В Москве Таиров появился вместе со Свободным театром еще никому почти неведомым режиссером. Но Свободному театру принесли успех не постановки Марджанова и Санина — режиссеров достаточно известных Москве, — а молодого Таирова. Не эксцентрическая «Прекрасная Елена», действие которой тянулось от Древней Греции до наших дней, не «Сорочинская ярмарка», с ее блестяще поставленной сценой южной украинской ярмарки и живыми волами, но китайская сказка «Желтая кофта» и пантомима «Покрывало Пьеретты» по либретто Шницлера, с музыкой композитора Донаньи, оказались неожиданными, интересными открытиями.

О пантомиме много говорилось в те годы — говорилось, но не осуществлялось. Москва не знала студийных опытов Мейерхольда. В Свободном театре Таиров по-своему превращал теорию в практику.

В это время он протестовал против бытовщины на сцене и продолжал винить Художественный театр в натурализме (хотя разрыв МХТ с натурализмом стал очевидным). Он по-прежнему отрицал законы условного театра, в деятельности которого видел непреодолимые эстетические противоречия. Таиров тогда смело провозглашал искусство пантомимы, освобождение от литературщины {13} в театре, воспитание «синтетического» актера. Я помню юношеские впечатления, оставленные его дебютными спектаклями. Самая тематика «Покрывала Пьеретты», как, впрочем, и «Желтой кофты», отходила на второй план. В центре пантомимического спектакля лежала сцена бала на фоне серебряных колонн — создание художника Арапова. В неожиданном сочетании лирики Алисы Коонен и трагического гротеска Арлекина — Чаброва таинственное появление Пьеро и даже тема смерти воспринимались театрально-празднично, вне мистической окраски. Точно так же в «Желтой кофте» интересовали не похождения юного китайского принца. В этом масштабном, ярком спектакле, некоей своеобразной, затейливой, со вкусом исполненной стилизации китайского театра, зрителей занимали и длинные оранжевые красивые складки занавеса, и молчаливая фигура меланхолического суфлера, и важно медлительный образ мудрого конферансье, которого с тончайшим мастерством изображал первый опереточный и будущий драматический актер Н. Ф. Монахов. Здесь полностью использовались приемы китайского условного театра. Достаточно было условно перекинуть ногу, делая вид, что слезаешь с воображаемой лошади, чтобы зритель ясно понимал: стиль спектакля — полная противоположность натуральным волам «Ярмарки». Эти приемы, которые с течением времени стали для нас хрестоматийными, тогда не только поражали своим необычным экзотизмом, но и вводили в особый театральный мир. Актеры выполняли задания режиссера с нескрываемым удовольствием.

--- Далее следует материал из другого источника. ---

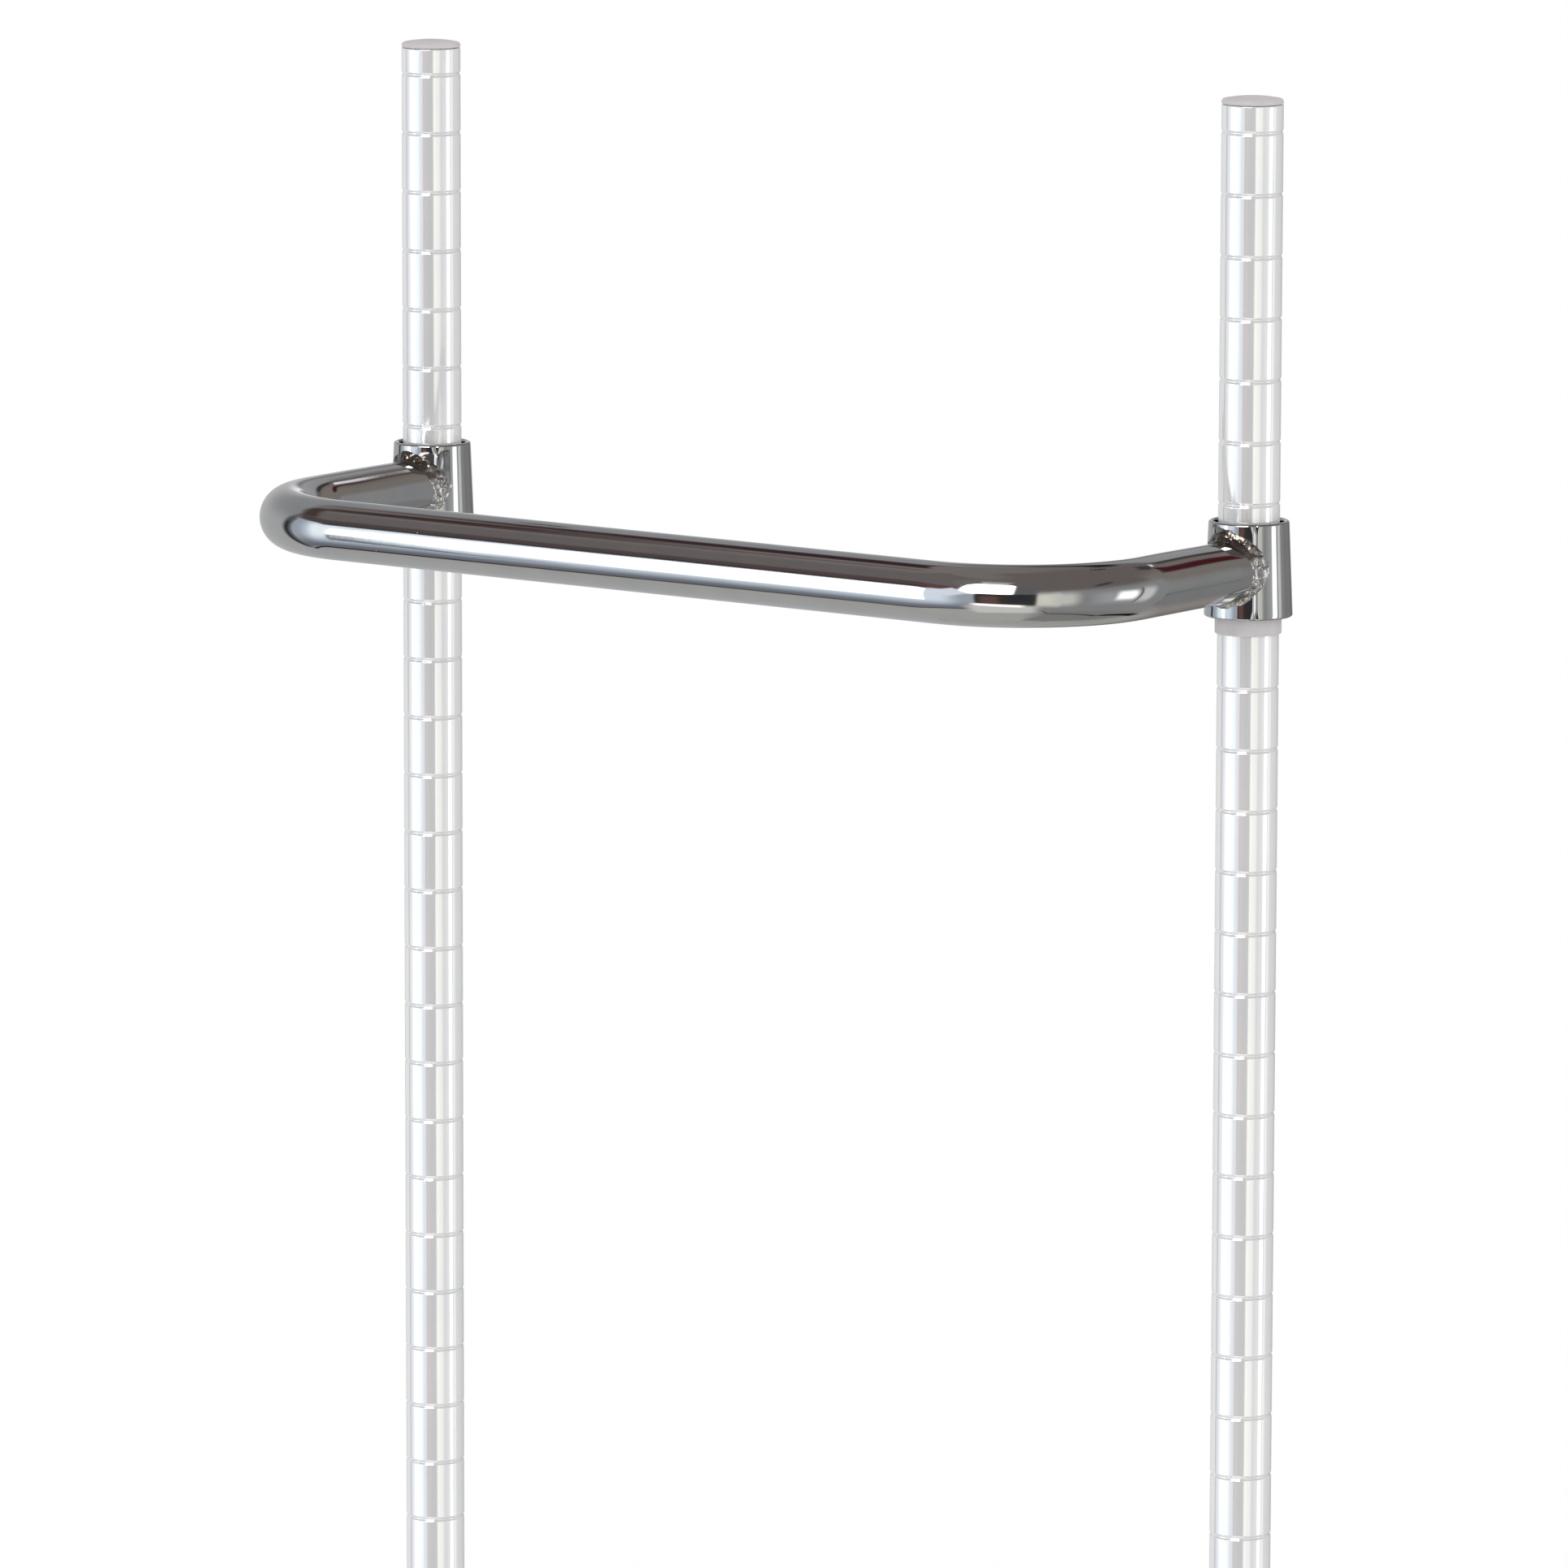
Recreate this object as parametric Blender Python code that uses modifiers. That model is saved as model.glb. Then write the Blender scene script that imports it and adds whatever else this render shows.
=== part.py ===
"""Two grooved steel posts joined near the top by a U-shaped handle bar.

The handle's two tapered collars drop over split sleeves that snap into the posts' grooves. Each post
has a domed cap at the top and a screw levelling foot at the bottom.

The frame: +Z is up, the posts stand along X, and the handle reaches out towards -Y. The origin is on
the floor, midway between the two post axes. Left is -X and right is +X. Everything is in metres.
"""

import math

import bmesh
import bpy
from mathutils import Matrix

# ---- Gaps -------------------------------------------------------------------------------------
FIT_GAP = 0.0003  # between any two pieces that touch or fit together
SPLIT_GAP = 0.0008  # between the two halves of a sleeve

# ---- Posts ------------------------------------------------------------------------------------
POST_SPACING = 0.427  # between the two post axes
POST_DIAMETER = 0.0254
POST_WALL = 0.0012
POST_LENGTH = 0.8636
POST_EDGE_CHAMFER = 0.0004
GROOVE_PITCH = 0.0254
GROOVE_WIDTH = 0.002
GROOVE_DEPTH = 0.0005
END_TO_GROOVE = 0.0111  # from the post's top end to the first groove, and the least at the bottom
HANDLE_GROOVE = 7  # grooves between the top one and the one that carries the handle
HANDLE_DROP = 0.0016  # from that groove down to the handle's axis

# ---- Post caps --------------------------------------------------------------------------------
CAP_DOME_HEIGHT = 0.0035
CAP_EDGE_RADIUS = 0.0018
CAP_SPIGOT_LENGTH = 0.012
CAP_SPIGOT_WALL = 0.0015

# ---- Split sleeves ----------------------------------------------------------------------------
SLEEVE_TOP_WALL = 0.0012
SLEEVE_BOTTOM_WALL = 0.0023
SLEEVE_BELOW_COLLAR = 0.0072
SLEEVE_RECESS = 0.0037  # from the collar's top rim down to the sleeve's top
SLEEVE_TURN = math.radians(35)  # of the halves about the post, away from front and rear

# ---- Handle -----------------------------------------------------------------------------------
TUBE_DIAMETER = 0.0254
TUBE_WALL = 0.0015
HANDLE_REACH = 0.137  # from the post axes to the bar's axis
BEND_RADIUS = 0.060  # of the tube's axis
COLLAR_MARGIN = 0.007  # collar above and below the tube
COLLAR_TOP_WALL = 0.0021
COLLAR_BOTTOM_WALL = 0.00265
COLLAR_RIM_ROUND = 0.0007
WELD_RADIUS = 0.0029  # of the round weld bead
WELD_OFFSET = 0.0012  # of the bead's centre from the tube's and the collar's surfaces

# ---- Levelling feet ---------------------------------------------------------------------------
INSERT_LENGTH = 0.020
INSERT_FLANGE = 0.0015
STEM_DIAMETER = 0.0095
STEM_LENGTH = 0.032  # above the hexagon
HEX_ACROSS_FLATS = 0.0159
HEX_HEIGHT = 0.006
EXPOSED_THREAD = 0.006  # between the hexagon and the insert, with the foot at mid height
NECK_DIAMETER = 0.007
STUD_HEAD_DIAMETER = 0.0115
STUD_HEAD_HEIGHT = 0.0018
PAD_DIAMETER = 0.0280
PAD_FLOOR = 0.0015
PAD_LIP = 0.0015
PAD_ROUND = 0.0012

# ---- Mesh fineness ----------------------------------------------------------------------------
ROUND_SIDES = 24
BEND_STEPS = 10
WELD_STEPS = 32
WELD_SIDES = 10

# ---- Sizes that follow from those above -------------------------------------------------------
POST_RADIUS = POST_DIAMETER / 2
POST_BORE = POST_RADIUS - POST_WALL
TUBE_RADIUS = TUBE_DIAMETER / 2
SLEEVE_BORE = POST_RADIUS + FIT_GAP
COLLAR_HALF_HEIGHT = TUBE_RADIUS + COLLAR_MARGIN
COLLAR_TOP_BORE = SLEEVE_BORE + SLEEVE_TOP_WALL + FIT_GAP
COLLAR_BOTTOM_BORE = SLEEVE_BORE + SLEEVE_BOTTOM_WALL + FIT_GAP
COLLAR_TOP_RADIUS = COLLAR_TOP_BORE + COLLAR_TOP_WALL
COLLAR_BOTTOM_RADIUS = COLLAR_BOTTOM_BORE + COLLAR_BOTTOM_WALL

STUD_HEAD_BOTTOM = PAD_FLOOR + FIT_GAP
PAD_CAVITY_TOP = STUD_HEAD_BOTTOM + STUD_HEAD_HEIGHT + FIT_GAP
PAD_HEIGHT = PAD_CAVITY_TOP + PAD_LIP
HEX_BOTTOM = PAD_HEIGHT + FIT_GAP
HEX_TOP = HEX_BOTTOM + HEX_HEIGHT
INSERT_BOTTOM = HEX_TOP + EXPOSED_THREAD
POST_BOTTOM = INSERT_BOTTOM + INSERT_FLANGE + FIT_GAP
POST_TOP = POST_BOTTOM + POST_LENGTH
HANDLE_HEIGHT = POST_TOP - END_TO_GROOVE - HANDLE_GROOVE * GROOVE_PITCH - HANDLE_DROP

SIDES = {"left": -POST_SPACING / 2, "right": POST_SPACING / 2}


# ---- Scene helpers ----------------------------------------------------------------------------
def clear_scene():
    for obj in list(bpy.data.objects):
        bpy.data.objects.remove(obj)


def new_collection(name):
    collection = bpy.data.collections.new(name)
    bpy.context.scene.collection.children.link(collection)
    return collection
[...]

Но Свободный театр не мог выдержать тяжелого финансового груза — дорогостоящая игрушка просуществовала лишь один сезон. Эклектизм замысла и отсутствие сколько-нибудь последовательной программы мстили за себя. Из разрушенного Свободного театра возникли три новых театральных предприятия. Во главе одного из них и стал воодушевленный Таиров. Он многое вынес из опыта Свободного театра. Может быть, впервые в актерах он встретил художников, поверивших ему. Он ощутил радость не только внешнего успеха, но и обретение, как теперь любят говорить, единомышленников. Раньше ему приходилось работать в среде, в большинстве случаев чуждой его замыслам: ни один из театров — ни Передвижной, ни тем более Драматический — не оказался для него своим театром. Теперь он осознал необходимость создания единого театрального организма, тем более что он уже не чувствовал одиночества. Таирова окружала и молодежь и ряд художественных деятелей, толкавших его на продолжение так счастливо начатых опытов. В Свободном театре он организовал свой уголок, теперь ему предстояло создать свой театр, и он действительно создал со своими друзьями по искусству новый театр-студию — Камерный.